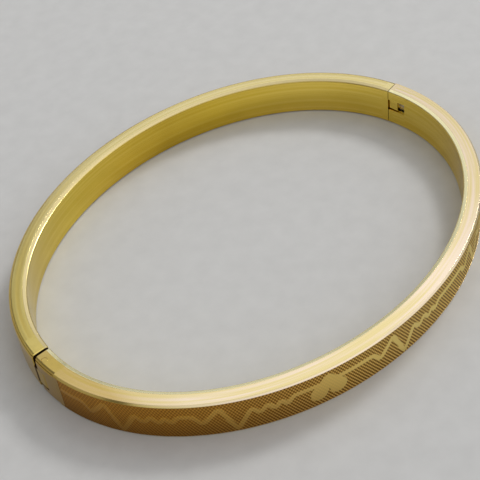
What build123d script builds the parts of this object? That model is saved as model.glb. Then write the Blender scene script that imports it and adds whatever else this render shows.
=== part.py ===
"""Hinged oval bangle bracelet, gold-tone: two hollow halves, a pinned knuckle hinge and a box clasp.

Frame: origin under the middle of the oval on the resting plane, +X along the oval's long axis,
+Z up through the wrist opening. All sizes are in millimetres.
"""

from build123d import *
from math import cos, radians, sin
import os

os.makedirs("parts", exist_ok=True)

# Wrist opening and band section
INNER_A = 29.0
INNER_B = 22.8
WALL = 2.2
HEIGHT = 5.1
SHEET = 0.45
LINER = 0.5
INNER_BEVEL = 0.46
INNER_DROP = 0.13
INNER_ROUND = 0.18
CRISP_CHAMFER = 0.2
SIDE_ROUND = 0.45

# Where the two joints are, as parameter angles round the oval
PIN_ANGLE = 175.9
CLASP_ANGLE = 5.4

# Etched field on the front half's outer wall
ETCH_DEPTH = 0.05
ETCH_RIM = 0.22
ETCH_FIRST = 183.0
ETCH_LAST = 358.0

# Hinge
PIN_RADIUS = 0.35
PIN_INSET = 0.8
PIN_RECESS = 0.02
PIN_SLACK = 0.04
BARREL_RADIUS = 0.78
BARREL_LOW = 1.15
BARREL_HIGH = 3.55
KNUCKLE_REACH = 1.05
HINGE_GAP = 0.42
END_BEVEL = 0.1
FIT_GAP = 0.1
BLOCK_LENGTH = 2.4
SPIGOT_LENGTH = 2.6
OPEN_LIMIT = 60

# Clasp
SEAM_GAP = 0.04
PLATE = 0.6
SLOT_LOW = 1.15
SLOT_HIGH = 3.95
SLOT_INNER = -0.12
SLOT_OUTER = 0.70
NOTCH_LOW = 2.15
NOTCH_HIGH = 3.75
NOTCH_DEPTH = 2.6
TONGUE_INNER = 0.15
TONGUE_OUTER = 0.45
TONGUE_LENGTH = 4.2
LEAF = 0.2
LEAF_END = -0.74
STRIP_LOW = 1.25
STRIP_HIGH = 3.85
CAP_LENGTH = 0.9
CAP_SPIGOT = 1.6
TAB_LOW = 2.25
TAB_HIGH = 3.65
TAB_FACE = -0.88
TAB_FIRST = -1.5
TAB_LAST = -0.12


def on_oval(offset, angle):
    """Point of the oval that lies offset outside the wrist opening, at a parameter angle."""
    turn = radians(angle)
    return Vector((INNER_A + offset) * cos(turn), (INNER_B + offset) * sin(turn), 0)


def station(offset, angle):
    """Plane on the band: x points outward, y runs anticlockwise along the band, z is up."""
    turn = radians(angle)
    outward = Vector((INNER_B + offset) * cos(turn), (INNER_A + offset) * sin(turn), 0)
    return Plane(origin=on_oval(offset, angle), x_dir=outward, z_dir=(0, 0, 1))


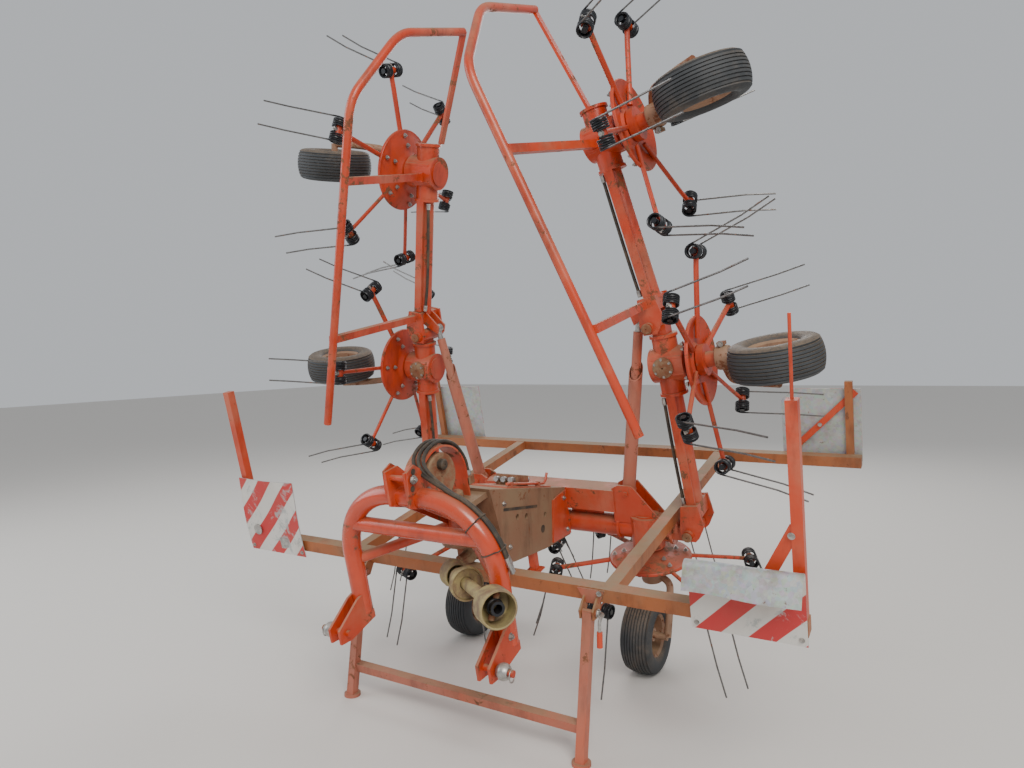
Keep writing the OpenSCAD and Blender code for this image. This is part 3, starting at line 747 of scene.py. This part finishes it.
class TEDDER_OT_wheels(Operator):
    """Build the six ribbed tyres on their steel rims"""

    bl_idname = "tedder.wheels"
    bl_label = "Wheels"

    def execute(self, context):
        for side in SIDES:
            for row in ROWS:
                self.wheel(side, row)
        return {"FINISHED"}

    def wheel(self, side, row):
        size = settings().wheel
        half = size.width / 2
        shape = Shape()
        shape.revolve(self.tyre_outline(size), "tyre", 72)
        bed = [(size.rim - 0.006, 0.62 * half), (size.rim + 0.01, 0.8 * half),
               (size.rim + 0.012, 0.74 * half), (size.rim, 0.55 * half)]
        dish = [(size.rim - 0.006, -0.01), (0.066, -0.004), (0.03, -0.004),
                (0.03, -0.012), (0.062, -0.012), (0.078, -0.03)]
        shape.revolve(dish[3:] + [(r, -h) for r, h in bed] + bed[::-1] + dish[:3], "leg")
        hub = [(0.0185, 0.04), (0.034, 0.04), (0.036, 0.034)]
        shape.revolve([(r, -h) for r, h in hub] + hub[::-1], "leg", 32)
        for spot in circle(0.05, 5, -0.012 * Z):
            shape.bolt(spot, -Z, 0.008, 0.009)
        roll, spin = JOINTS[f"wheel_roll_{row}_{side}"], JOINTS[f"rotor_spin_{row}_{side}"]
        place = axes_matrix(roll["pos_m"], spin["axis"], roll["axis"])
        node = f"wheel_{row}_{side}"
        fit(shape.build(node + "_dressed", place), node, node)

    def tyre_outline(self, size):
        """Rounded shoulders and a tread of ribs that run round the tyre, as (radius, height) pairs."""
        half = size.width / 2
        shoulder = [(size.rim, 0.62 * half), (size.rim + 0.01, 0.86 * half), (0.132, 0.98 * half),
                    (0.158, half), (0.176, 0.95 * half), (size.radius - 0.012, 0.84 * half)]
        tread = 0.76 * half
        pitch = 2 * tread / size.ribs
        ribs = []
        for k in range(size.ribs):
            for at, depth in ((0.1, 0.005), (0.17, 0), (0.83, 0), (0.9, 0.005)):
                across = -tread + (k + at) * pitch
                crown = 0.01 * (across / tread) ** 2
                ribs.append((size.radius - depth - crown, across))
        return [(r, -h) for r, h in shoulder] + ribs + shoulder[::-1]


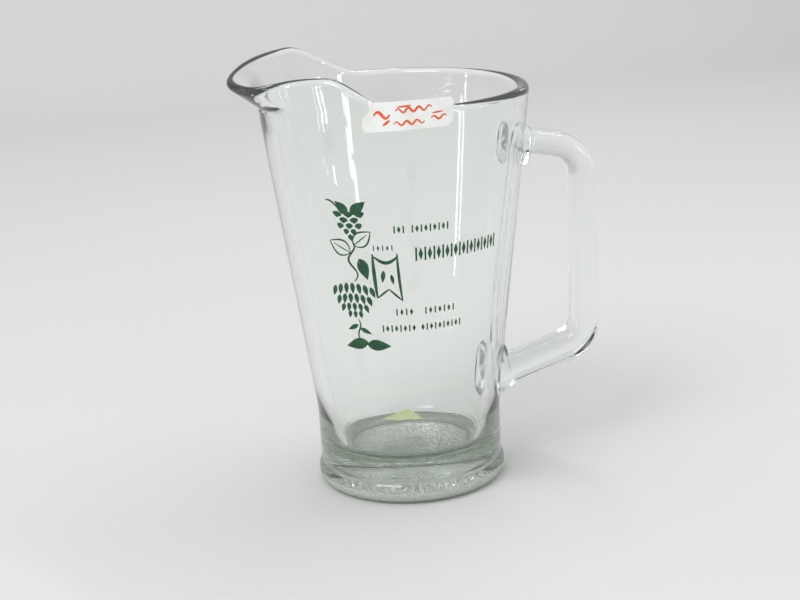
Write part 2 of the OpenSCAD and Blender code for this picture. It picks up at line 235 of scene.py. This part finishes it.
RIB_EASE = 1.5
RIB_WHOLE = 4.5  # they are whole up to this height and gone RIB_FADE above it
RIB_FADE = 4
STIPPLE_H = 7  # the pressed stipple reaches this height
BEARING_R = 44.5  # inside this radius it has the scuffed punt's finish, outside the ribbed foot's
WALL_SLOPE = (RIM_R - WAIST_R) / (RIM_H - FLARE_H)
BORE_SLOPE = (RIM_R - RIM_WALL - FLOOR_R) / (RIM_H - FLOOR_H)
FLARE = math.degrees(math.atan(WALL_SLOPE))
LEAN_COS = math.cos(math.atan((WALL_SLOPE + BORE_SLOPE) / 2))


def clamp01(t):
    return max(0.0, min(1.0, t))


def smooth(t):
    t = clamp01(t)
    return t * t * (3 - 2 * t)


def outer_r(z):
    return WAIST_R + (z - FLARE_H) * WALL_SLOPE


def bore_r(z):
    return FLOOR_R + (z - FLOOR_H) * BORE_SLOPE


def lip_out(a):
    pull = math.exp(-(((math.sqrt(a * a + 9) - 3) / BEAK_W) ** 1.25))
    return BEAK_OUT * pull * (1 - smooth((abs(a) - 40) / 25))


def lip_up(a):
    if abs(a) >= 90:
        return 0.0
    lean = HUMP_LEAN * math.sin(math.radians(a))
    hump = (HUMP_H - lean) * smooth((a + 90) / 44) * (1 - smooth((a - 50) / 30))
    return hump - DIP_H * math.exp(-(((a - DIP_A) / DIP_W) ** 2)) * smooth((90 - abs(a)) / 20)


def lip_r(a):
    return RIM_WALL / 2 * LEAN_COS - BEAK_THIN * math.exp(-((a / 30) ** 2)) * smooth((90 - abs(a)) / 20)


def spine(a, s):
    """The middle of the wall in the tooled ring, s from 0 at its foot to 1 at the lip."""
    top = RIM_H + lip_up(a) - lip_r(a)
    z = RING_LOW + s * (top - RING_LOW)
    pulled = clamp01((z - (RIM_H - 4)) / (top - (RIM_H - 4))) ** 1.15
    middle = min(z, RIM_H)
    return Vector(((outer_r(middle) + bore_r(middle)) / 2 + lip_out(a) * pulled, z))


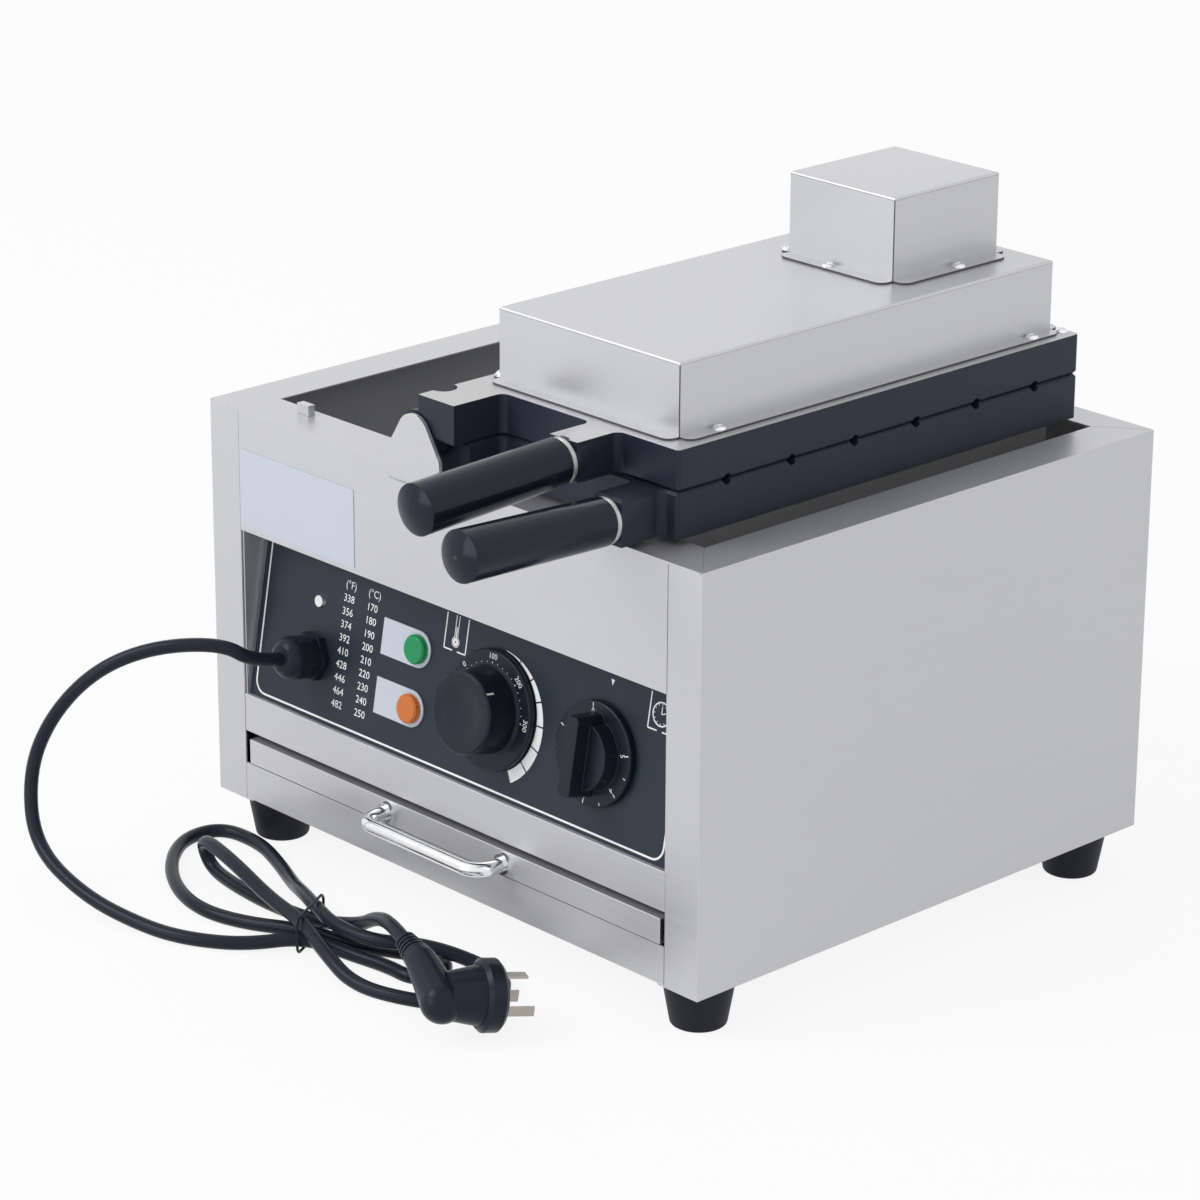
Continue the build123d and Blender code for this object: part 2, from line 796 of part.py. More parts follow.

★ ★ ★ ★ ★ ★ ★

[TASK INSTRUCTIONS]
Reproduce the entire listing word for word.

[SOLUTION TO THE PROBLEM]
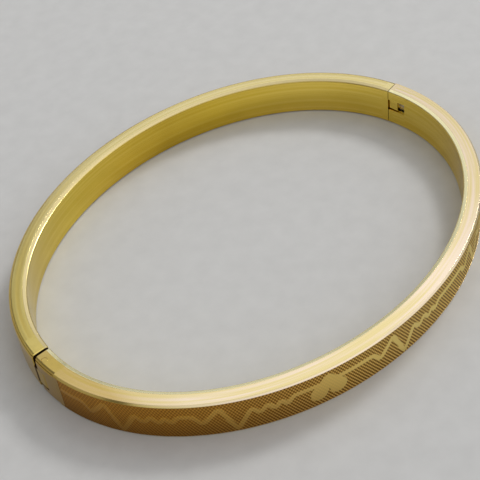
What build123d script builds the parts of this object? That model is saved as model.glb. Then write the Blender scene script that imports it and adds whatever else this render shows.
=== part.py ===
"""Hinged oval bangle bracelet, gold-tone: two hollow halves, a pinned knuckle hinge and a box clasp.

Frame: origin under the middle of the oval on the resting plane, +X along the oval's long axis,
+Z up through the wrist opening. All sizes are in millimetres.
"""

from build123d import *
from math import cos, radians, sin
import os

os.makedirs("parts", exist_ok=True)

# Wrist opening and band section
INNER_A = 29.0
INNER_B = 22.8
WALL = 2.2
HEIGHT = 5.1
SHEET = 0.45
LINER = 0.5
INNER_BEVEL = 0.46
INNER_DROP = 0.13
INNER_ROUND = 0.18
CRISP_CHAMFER = 0.2
SIDE_ROUND = 0.45

# Where the two joints are, as parameter angles round the oval
PIN_ANGLE = 175.9
CLASP_ANGLE = 5.4

# Etched field on the front half's outer wall
ETCH_DEPTH = 0.05
ETCH_RIM = 0.22
ETCH_FIRST = 183.0
ETCH_LAST = 358.0

# Hinge
PIN_RADIUS = 0.35
PIN_INSET = 0.8
PIN_RECESS = 0.02
PIN_SLACK = 0.04
BARREL_RADIUS = 0.78
BARREL_LOW = 1.15
BARREL_HIGH = 3.55
KNUCKLE_REACH = 1.05
HINGE_GAP = 0.42
END_BEVEL = 0.1
FIT_GAP = 0.1
BLOCK_LENGTH = 2.4
SPIGOT_LENGTH = 2.6
OPEN_LIMIT = 60

# Clasp
SEAM_GAP = 0.04
PLATE = 0.6
SLOT_LOW = 1.15
SLOT_HIGH = 3.95
SLOT_INNER = -0.12
SLOT_OUTER = 0.70
NOTCH_LOW = 2.15
NOTCH_HIGH = 3.75
NOTCH_DEPTH = 2.6
TONGUE_INNER = 0.15
TONGUE_OUTER = 0.45
TONGUE_LENGTH = 4.2
LEAF = 0.2
LEAF_END = -0.74
STRIP_LOW = 1.25
STRIP_HIGH = 3.85
CAP_LENGTH = 0.9
CAP_SPIGOT = 1.6
TAB_LOW = 2.25
TAB_HIGH = 3.65
TAB_FACE = -0.88
TAB_FIRST = -1.5
TAB_LAST = -0.12


def on_oval(offset, angle):
    """Point of the oval that lies offset outside the wrist opening, at a parameter angle."""
    turn = radians(angle)
    return Vector((INNER_A + offset) * cos(turn), (INNER_B + offset) * sin(turn), 0)


def station(offset, angle):
    """Plane on the band: x points outward, y runs anticlockwise along the band, z is up."""
    turn = radians(angle)
    outward = Vector((INNER_B + offset) * cos(turn), (INNER_A + offset) * sin(turn), 0)
    return Plane(origin=on_oval(offset, angle), x_dir=outward, z_dir=(0, 0, 1))


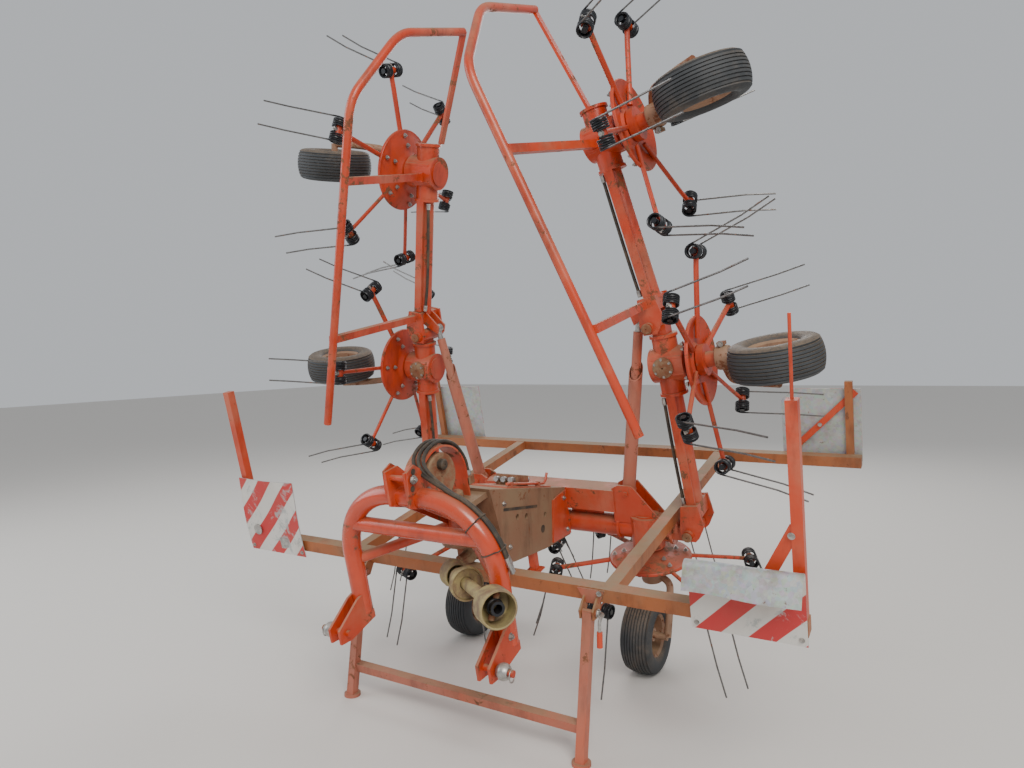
Keep writing the OpenSCAD and Blender code for this image. This is part 3, starting at line 747 of scene.py. This part finishes it.
class TEDDER_OT_wheels(Operator):
    """Build the six ribbed tyres on their steel rims"""

    bl_idname = "tedder.wheels"
    bl_label = "Wheels"

    def execute(self, context):
        for side in SIDES:
            for row in ROWS:
                self.wheel(side, row)
        return {"FINISHED"}

    def wheel(self, side, row):
        size = settings().wheel
        half = size.width / 2
        shape = Shape()
        shape.revolve(self.tyre_outline(size), "tyre", 72)
        bed = [(size.rim - 0.006, 0.62 * half), (size.rim + 0.01, 0.8 * half),
               (size.rim + 0.012, 0.74 * half), (size.rim, 0.55 * half)]
        dish = [(size.rim - 0.006, -0.01), (0.066, -0.004), (0.03, -0.004),
                (0.03, -0.012), (0.062, -0.012), (0.078, -0.03)]
        shape.revolve(dish[3:] + [(r, -h) for r, h in bed] + bed[::-1] + dish[:3], "leg")
        hub = [(0.0185, 0.04), (0.034, 0.04), (0.036, 0.034)]
        shape.revolve([(r, -h) for r, h in hub] + hub[::-1], "leg", 32)
        for spot in circle(0.05, 5, -0.012 * Z):
            shape.bolt(spot, -Z, 0.008, 0.009)
        roll, spin = JOINTS[f"wheel_roll_{row}_{side}"], JOINTS[f"rotor_spin_{row}_{side}"]
        place = axes_matrix(roll["pos_m"], spin["axis"], roll["axis"])
        node = f"wheel_{row}_{side}"
        fit(shape.build(node + "_dressed", place), node, node)

    def tyre_outline(self, size):
        """Rounded shoulders and a tread of ribs that run round the tyre, as (radius, height) pairs."""
        half = size.width / 2
        shoulder = [(size.rim, 0.62 * half), (size.rim + 0.01, 0.86 * half), (0.132, 0.98 * half),
                    (0.158, half), (0.176, 0.95 * half), (size.radius - 0.012, 0.84 * half)]
        tread = 0.76 * half
        pitch = 2 * tread / size.ribs
        ribs = []
        for k in range(size.ribs):
            for at, depth in ((0.1, 0.005), (0.17, 0), (0.83, 0), (0.9, 0.005)):
                across = -tread + (k + at) * pitch
                crown = 0.01 * (across / tread) ** 2
                ribs.append((size.radius - depth - crown, across))
        return [(r, -h) for r, h in shoulder] + ribs + shoulder[::-1]


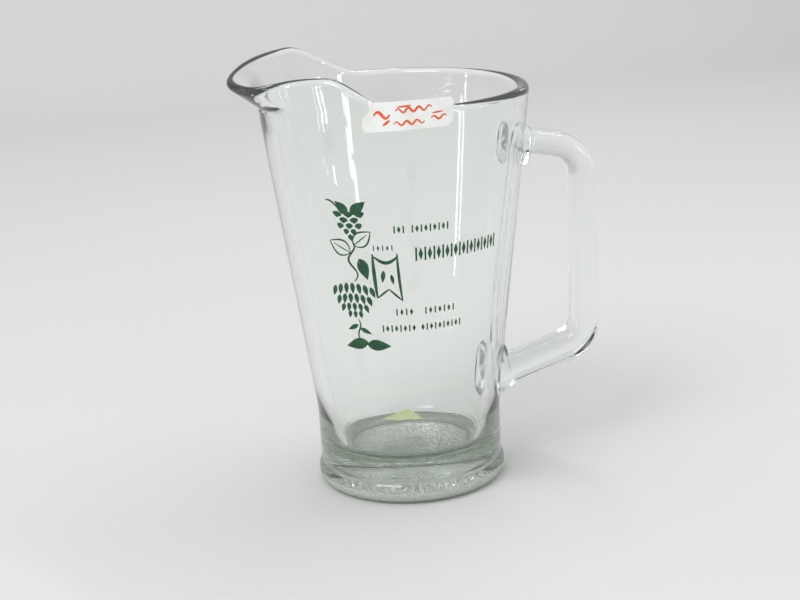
Write part 2 of the OpenSCAD and Blender code for this picture. It picks up at line 235 of scene.py. This part finishes it.
RIB_EASE = 1.5
RIB_WHOLE = 4.5  # they are whole up to this height and gone RIB_FADE above it
RIB_FADE = 4
STIPPLE_H = 7  # the pressed stipple reaches this height
BEARING_R = 44.5  # inside this radius it has the scuffed punt's finish, outside the ribbed foot's
WALL_SLOPE = (RIM_R - WAIST_R) / (RIM_H - FLARE_H)
BORE_SLOPE = (RIM_R - RIM_WALL - FLOOR_R) / (RIM_H - FLOOR_H)
FLARE = math.degrees(math.atan(WALL_SLOPE))
LEAN_COS = math.cos(math.atan((WALL_SLOPE + BORE_SLOPE) / 2))


def clamp01(t):
    return max(0.0, min(1.0, t))


def smooth(t):
    t = clamp01(t)
    return t * t * (3 - 2 * t)


def outer_r(z):
    return WAIST_R + (z - FLARE_H) * WALL_SLOPE


def bore_r(z):
    return FLOOR_R + (z - FLOOR_H) * BORE_SLOPE


def lip_out(a):
    pull = math.exp(-(((math.sqrt(a * a + 9) - 3) / BEAK_W) ** 1.25))
    return BEAK_OUT * pull * (1 - smooth((abs(a) - 40) / 25))


def lip_up(a):
    if abs(a) >= 90:
        return 0.0
    lean = HUMP_LEAN * math.sin(math.radians(a))
    hump = (HUMP_H - lean) * smooth((a + 90) / 44) * (1 - smooth((a - 50) / 30))
    return hump - DIP_H * math.exp(-(((a - DIP_A) / DIP_W) ** 2)) * smooth((90 - abs(a)) / 20)


def lip_r(a):
    return RIM_WALL / 2 * LEAN_COS - BEAK_THIN * math.exp(-((a / 30) ** 2)) * smooth((90 - abs(a)) / 20)


def spine(a, s):
    """The middle of the wall in the tooled ring, s from 0 at its foot to 1 at the lip."""
    top = RIM_H + lip_up(a) - lip_r(a)
    z = RING_LOW + s * (top - RING_LOW)
    pulled = clamp01((z - (RIM_H - 4)) / (top - (RIM_H - 4))) ** 1.15
    middle = min(z, RIM_H)
    return Vector(((outer_r(middle) + bore_r(middle)) / 2 + lip_out(a) * pulled, z))


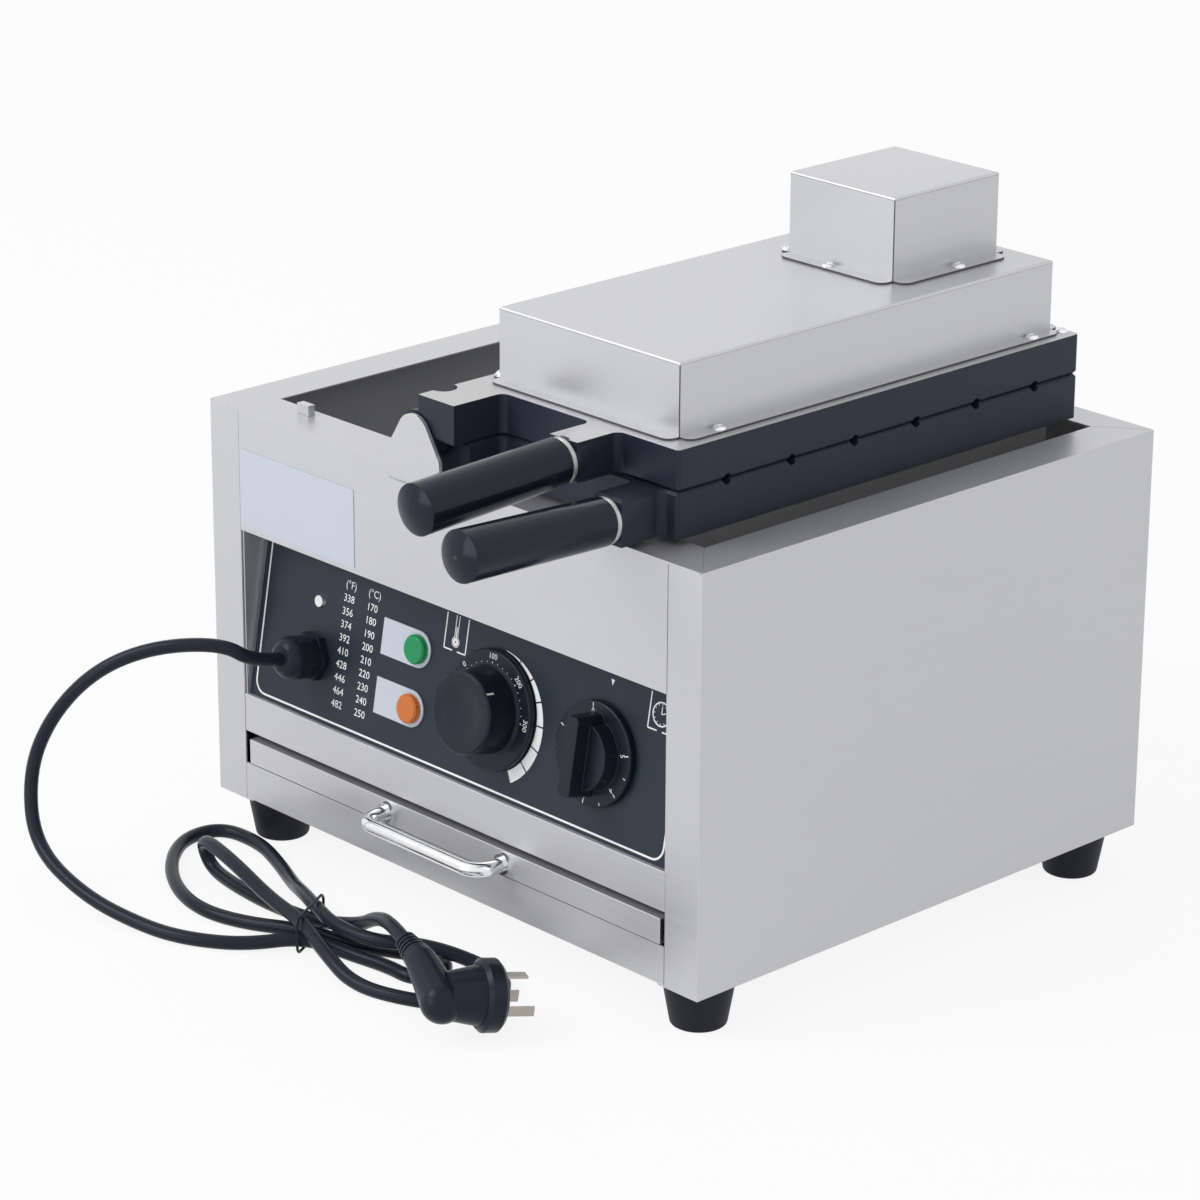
Continue the build123d and Blender code for this object: part 2, from line 796 of part.py. More parts follow.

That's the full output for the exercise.